- _To do_: The required output is the exact run of lines from the line containing "Reconstruct the object" to the line containing "# The model", inclusive, and nothing besides.

─── Supplied records ───

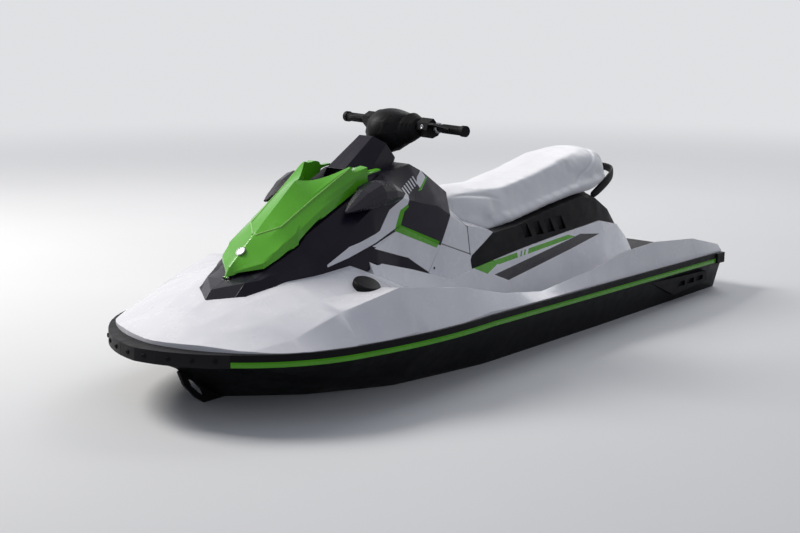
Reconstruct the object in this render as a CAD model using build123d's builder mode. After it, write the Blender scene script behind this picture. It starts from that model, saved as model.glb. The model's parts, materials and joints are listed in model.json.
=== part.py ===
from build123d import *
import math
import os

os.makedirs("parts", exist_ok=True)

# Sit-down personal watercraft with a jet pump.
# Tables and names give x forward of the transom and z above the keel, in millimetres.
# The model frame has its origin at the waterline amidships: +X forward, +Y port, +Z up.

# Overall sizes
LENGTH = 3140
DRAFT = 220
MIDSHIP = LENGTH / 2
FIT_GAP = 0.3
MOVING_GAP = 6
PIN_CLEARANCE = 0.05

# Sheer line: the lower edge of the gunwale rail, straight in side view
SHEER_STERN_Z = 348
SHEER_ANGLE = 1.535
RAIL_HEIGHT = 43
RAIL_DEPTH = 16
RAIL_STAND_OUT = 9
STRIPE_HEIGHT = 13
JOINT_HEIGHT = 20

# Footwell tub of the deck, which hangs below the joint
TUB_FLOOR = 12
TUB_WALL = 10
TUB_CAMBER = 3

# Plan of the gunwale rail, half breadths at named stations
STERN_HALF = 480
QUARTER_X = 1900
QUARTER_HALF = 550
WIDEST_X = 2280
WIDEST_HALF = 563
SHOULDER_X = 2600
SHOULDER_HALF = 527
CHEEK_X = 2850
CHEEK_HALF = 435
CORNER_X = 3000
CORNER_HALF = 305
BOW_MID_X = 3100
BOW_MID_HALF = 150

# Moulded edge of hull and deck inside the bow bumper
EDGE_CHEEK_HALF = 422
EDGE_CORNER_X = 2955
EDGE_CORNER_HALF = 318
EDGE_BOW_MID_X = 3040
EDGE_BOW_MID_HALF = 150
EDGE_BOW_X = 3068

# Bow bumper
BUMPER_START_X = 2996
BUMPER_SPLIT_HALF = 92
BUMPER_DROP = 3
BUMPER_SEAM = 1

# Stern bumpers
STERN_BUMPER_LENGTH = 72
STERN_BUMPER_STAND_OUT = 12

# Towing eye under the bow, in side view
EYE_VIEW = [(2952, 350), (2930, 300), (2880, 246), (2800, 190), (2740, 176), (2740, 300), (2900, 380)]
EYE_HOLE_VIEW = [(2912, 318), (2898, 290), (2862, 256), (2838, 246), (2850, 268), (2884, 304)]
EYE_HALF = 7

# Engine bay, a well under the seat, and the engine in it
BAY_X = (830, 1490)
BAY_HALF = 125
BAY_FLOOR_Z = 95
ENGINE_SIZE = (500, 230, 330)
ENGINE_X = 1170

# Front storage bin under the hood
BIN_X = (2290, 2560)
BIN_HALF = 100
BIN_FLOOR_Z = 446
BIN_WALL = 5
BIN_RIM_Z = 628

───
─── Supplied records ───

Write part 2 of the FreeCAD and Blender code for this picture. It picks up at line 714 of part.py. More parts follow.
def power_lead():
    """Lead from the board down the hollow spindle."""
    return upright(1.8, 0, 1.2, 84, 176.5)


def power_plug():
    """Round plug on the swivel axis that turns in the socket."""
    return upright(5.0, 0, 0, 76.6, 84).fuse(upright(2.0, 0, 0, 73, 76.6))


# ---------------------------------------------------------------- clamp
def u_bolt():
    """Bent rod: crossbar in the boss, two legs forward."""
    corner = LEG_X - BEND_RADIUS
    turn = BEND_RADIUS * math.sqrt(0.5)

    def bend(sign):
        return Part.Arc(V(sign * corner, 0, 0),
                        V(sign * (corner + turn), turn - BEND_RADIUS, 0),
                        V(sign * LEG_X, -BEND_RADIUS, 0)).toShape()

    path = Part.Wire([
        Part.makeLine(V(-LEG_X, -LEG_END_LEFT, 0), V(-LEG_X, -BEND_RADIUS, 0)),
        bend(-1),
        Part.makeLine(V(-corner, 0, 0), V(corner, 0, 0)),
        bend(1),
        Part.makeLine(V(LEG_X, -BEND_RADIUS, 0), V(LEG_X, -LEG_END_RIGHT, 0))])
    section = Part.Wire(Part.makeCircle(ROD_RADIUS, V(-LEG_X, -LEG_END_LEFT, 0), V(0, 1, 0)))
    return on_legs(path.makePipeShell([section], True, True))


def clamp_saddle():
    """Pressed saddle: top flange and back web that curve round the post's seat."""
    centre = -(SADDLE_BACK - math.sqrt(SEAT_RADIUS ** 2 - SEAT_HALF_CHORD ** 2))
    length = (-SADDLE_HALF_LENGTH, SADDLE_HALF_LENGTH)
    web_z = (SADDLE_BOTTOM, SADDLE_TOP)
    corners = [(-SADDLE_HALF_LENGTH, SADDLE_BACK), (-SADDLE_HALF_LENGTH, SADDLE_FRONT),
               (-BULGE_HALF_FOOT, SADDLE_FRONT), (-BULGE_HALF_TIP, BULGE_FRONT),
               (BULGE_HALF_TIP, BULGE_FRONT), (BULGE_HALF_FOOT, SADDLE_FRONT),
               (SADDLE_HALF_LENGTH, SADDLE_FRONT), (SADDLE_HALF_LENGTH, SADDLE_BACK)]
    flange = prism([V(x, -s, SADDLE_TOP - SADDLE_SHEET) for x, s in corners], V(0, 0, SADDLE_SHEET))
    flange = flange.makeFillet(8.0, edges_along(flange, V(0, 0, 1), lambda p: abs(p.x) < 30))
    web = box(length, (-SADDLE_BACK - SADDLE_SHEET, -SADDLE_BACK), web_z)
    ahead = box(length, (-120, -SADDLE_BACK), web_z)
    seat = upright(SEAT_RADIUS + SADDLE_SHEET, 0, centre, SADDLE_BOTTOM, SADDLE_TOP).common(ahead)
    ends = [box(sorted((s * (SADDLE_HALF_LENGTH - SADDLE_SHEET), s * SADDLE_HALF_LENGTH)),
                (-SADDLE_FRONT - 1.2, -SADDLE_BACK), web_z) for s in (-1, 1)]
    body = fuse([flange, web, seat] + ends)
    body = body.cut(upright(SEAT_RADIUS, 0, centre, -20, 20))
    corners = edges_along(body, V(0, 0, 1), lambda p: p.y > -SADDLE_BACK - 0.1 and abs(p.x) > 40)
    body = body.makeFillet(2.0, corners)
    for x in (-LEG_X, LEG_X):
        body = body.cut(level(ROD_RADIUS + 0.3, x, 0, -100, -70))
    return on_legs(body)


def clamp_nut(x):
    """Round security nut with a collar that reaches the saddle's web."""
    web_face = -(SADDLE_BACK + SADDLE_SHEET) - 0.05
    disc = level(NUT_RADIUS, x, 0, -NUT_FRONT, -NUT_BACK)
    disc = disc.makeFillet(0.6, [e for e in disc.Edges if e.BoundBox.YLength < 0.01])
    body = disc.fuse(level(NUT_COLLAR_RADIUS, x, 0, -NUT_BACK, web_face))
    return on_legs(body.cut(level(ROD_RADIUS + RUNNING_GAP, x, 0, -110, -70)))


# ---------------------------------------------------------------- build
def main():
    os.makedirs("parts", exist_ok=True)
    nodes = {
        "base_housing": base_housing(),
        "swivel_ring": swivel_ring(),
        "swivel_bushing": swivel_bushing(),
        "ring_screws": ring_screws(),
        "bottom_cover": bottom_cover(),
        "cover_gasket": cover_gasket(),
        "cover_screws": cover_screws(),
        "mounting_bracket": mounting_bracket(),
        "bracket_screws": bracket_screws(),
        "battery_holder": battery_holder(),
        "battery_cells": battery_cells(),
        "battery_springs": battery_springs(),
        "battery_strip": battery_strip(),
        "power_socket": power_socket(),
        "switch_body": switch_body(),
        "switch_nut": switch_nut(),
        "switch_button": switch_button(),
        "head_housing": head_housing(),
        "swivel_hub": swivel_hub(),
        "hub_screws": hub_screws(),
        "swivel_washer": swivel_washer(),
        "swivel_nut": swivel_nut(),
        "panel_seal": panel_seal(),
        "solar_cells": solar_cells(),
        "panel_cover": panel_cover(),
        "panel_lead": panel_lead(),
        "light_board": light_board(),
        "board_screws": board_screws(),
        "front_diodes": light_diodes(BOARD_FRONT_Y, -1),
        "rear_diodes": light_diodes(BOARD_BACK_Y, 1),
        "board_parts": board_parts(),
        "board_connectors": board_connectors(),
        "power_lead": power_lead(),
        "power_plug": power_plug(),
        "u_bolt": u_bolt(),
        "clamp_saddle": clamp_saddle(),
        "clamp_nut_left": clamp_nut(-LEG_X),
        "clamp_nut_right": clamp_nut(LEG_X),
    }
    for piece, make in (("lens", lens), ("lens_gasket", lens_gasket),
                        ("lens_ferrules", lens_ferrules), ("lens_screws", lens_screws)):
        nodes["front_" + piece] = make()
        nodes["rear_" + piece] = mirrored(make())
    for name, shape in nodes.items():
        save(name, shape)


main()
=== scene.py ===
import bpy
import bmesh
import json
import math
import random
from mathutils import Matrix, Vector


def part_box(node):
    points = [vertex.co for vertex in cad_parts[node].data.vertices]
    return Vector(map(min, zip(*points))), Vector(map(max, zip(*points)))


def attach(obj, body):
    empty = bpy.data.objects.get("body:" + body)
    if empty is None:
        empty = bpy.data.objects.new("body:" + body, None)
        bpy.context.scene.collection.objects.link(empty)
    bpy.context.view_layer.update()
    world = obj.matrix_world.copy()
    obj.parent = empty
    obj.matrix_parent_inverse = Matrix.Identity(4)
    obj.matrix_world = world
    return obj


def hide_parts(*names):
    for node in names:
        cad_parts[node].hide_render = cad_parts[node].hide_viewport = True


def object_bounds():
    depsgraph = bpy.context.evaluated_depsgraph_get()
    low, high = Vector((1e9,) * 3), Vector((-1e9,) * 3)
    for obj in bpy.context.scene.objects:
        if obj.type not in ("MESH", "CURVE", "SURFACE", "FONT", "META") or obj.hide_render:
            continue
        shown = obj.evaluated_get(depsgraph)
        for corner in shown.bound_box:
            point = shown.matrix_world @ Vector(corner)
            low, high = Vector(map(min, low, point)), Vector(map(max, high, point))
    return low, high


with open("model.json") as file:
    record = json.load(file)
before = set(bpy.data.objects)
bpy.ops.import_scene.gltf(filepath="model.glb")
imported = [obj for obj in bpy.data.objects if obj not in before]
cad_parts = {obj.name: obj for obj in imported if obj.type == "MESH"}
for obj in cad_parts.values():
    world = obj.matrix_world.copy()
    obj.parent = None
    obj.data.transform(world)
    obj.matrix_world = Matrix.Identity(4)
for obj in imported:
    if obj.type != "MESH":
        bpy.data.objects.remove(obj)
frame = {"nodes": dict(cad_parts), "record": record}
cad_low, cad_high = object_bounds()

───

- _Written response_:
Reconstruct the object in this render as a CAD model using build123d's builder mode. After it, write the Blender scene script behind this picture. It starts from that model, saved as model.glb. The model's parts, materials and joints are listed in model.json.
=== part.py ===
from build123d import *
import math
import os

os.makedirs("parts", exist_ok=True)

# Sit-down personal watercraft with a jet pump.
# Tables and names give x forward of the transom and z above the keel, in millimetres.
# The model frame has its origin at the waterline amidships: +X forward, +Y port, +Z up.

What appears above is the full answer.